Standard deviation is statistical; it measures how far returns typically scatter around their average. A fund with 15% standard deviation means most returns fall within about 15 percentage points of its mean annual return.
The key insight: a stock can have high beta (moves a lot relative to the market) yet low standard deviation if its idiosyncratic volatility—the noise specific to that company—is minimal. Conversely, a stock with low beta can have high standard deviation if its firm-specific shocks create noise independent of the market.
Why diversification changes which metric matters
If you hold a single stock or a small concentrated portfolio, you face both systematic and idiosyncratic risk. Standard deviation captures everything: broad market swings plus the stock-specific surprises that could tank your position. In this case, standard deviation is more relevant to your actual risk because you cannot diversify away idiosyncratic shocks.
If you hold a large diversified portfolio—say, a mutual fund tracking the S&P 500 or a 200-stock equity allocation—the idiosyncratic risks of individual holdings largely cancel out. What remains is systematic risk: the correlation of your portfolio with the market itself. Here, beta becomes the more useful gauge. Your portfolio’s volatility is then driven almost entirely by how much market movement you’ve chosen to capture.
This is the logic behind modern portfolio theory. In a well-diversified portfolio, the risk that matters is not any single holding’s standard deviation but its contribution to the portfolio’s overall beta.
Benchmark selection and the limitation of beta
Beta is meaningless without a benchmark. A stock’s beta relative to the S&P 500 differs from its beta relative to the NASDAQ or a sector index. This flexibility is both beta’s strength—you can choose benchmarks matched to your investment universe—and its weakness: the choice is subjective.
Standard deviation, by contrast, is absolute. A fund’s 12% standard deviation describes its variability in isolation, regardless of what index you compare it to.

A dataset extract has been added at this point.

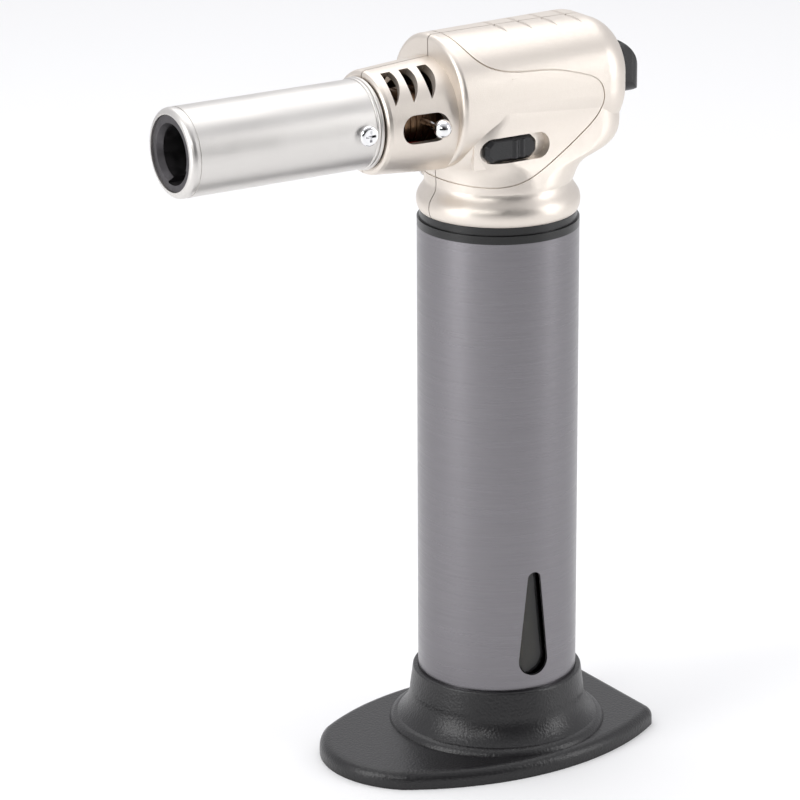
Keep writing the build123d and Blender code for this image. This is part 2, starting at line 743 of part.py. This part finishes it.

For investors who deviate from a standard benchmark—perhaps a hedge fund, a concentrated equity holder, or an alternative asset—beta can be unstable or misleading. Standard deviation remains legible.
When to use each in practice
Use beta when:
- You hold a diversified portfolio aligned with a clear benchmark (e.g., a 60/40 stock-bond mix).
- You want to understand how much market exposure you’ve taken on.
- You’re evaluating a mutual fund or ETF against its category peers.
- You’re calculating cost of equity for a company valuation.
Use standard deviation when:
- You hold a concentrated position and want to know the full range of outcomes.
- Your holdings don’t map cleanly to a single benchmark.
- You’re comparing two strategies without a shared index (e.g., emerging-market debt vs. real estate).
- You want a straightforward measure of volatility that doesn’t require benchmark specification.
Worked example
Suppose two tech stocks, TechA and TechB, both tracked against the NASDAQ:
- TechA: 18% standard deviation, 0.9 beta. It swings less than the index but has firm-specific surprises (earnings misses, regulatory news).
- TechB: 20% standard deviation, 1.2 beta. It swings hard with the market but is closely correlated to tech trends.
If you own TechA as a concentrated position, its 18% standard deviation is the risk you actually bear. If you own a NASDAQ-tracking ETF, the fund’s beta matters far more because individual stock noise gets diversified away.
Reconciling the two metrics
Standard deviation and beta are not competing measures; they decompose volatility into components:
Total variance ≈ (Beta² × Benchmark variance) + Idiosyncratic variance
A stock’s standard deviation reflects both its beta-driven swings and its unique shocks. Sophisticated investors use beta to understand market exposure and standard deviation to gauge absolute volatility. Comparing the two reveals how much of a security’s risk is benchmark-driven versus firm-specific.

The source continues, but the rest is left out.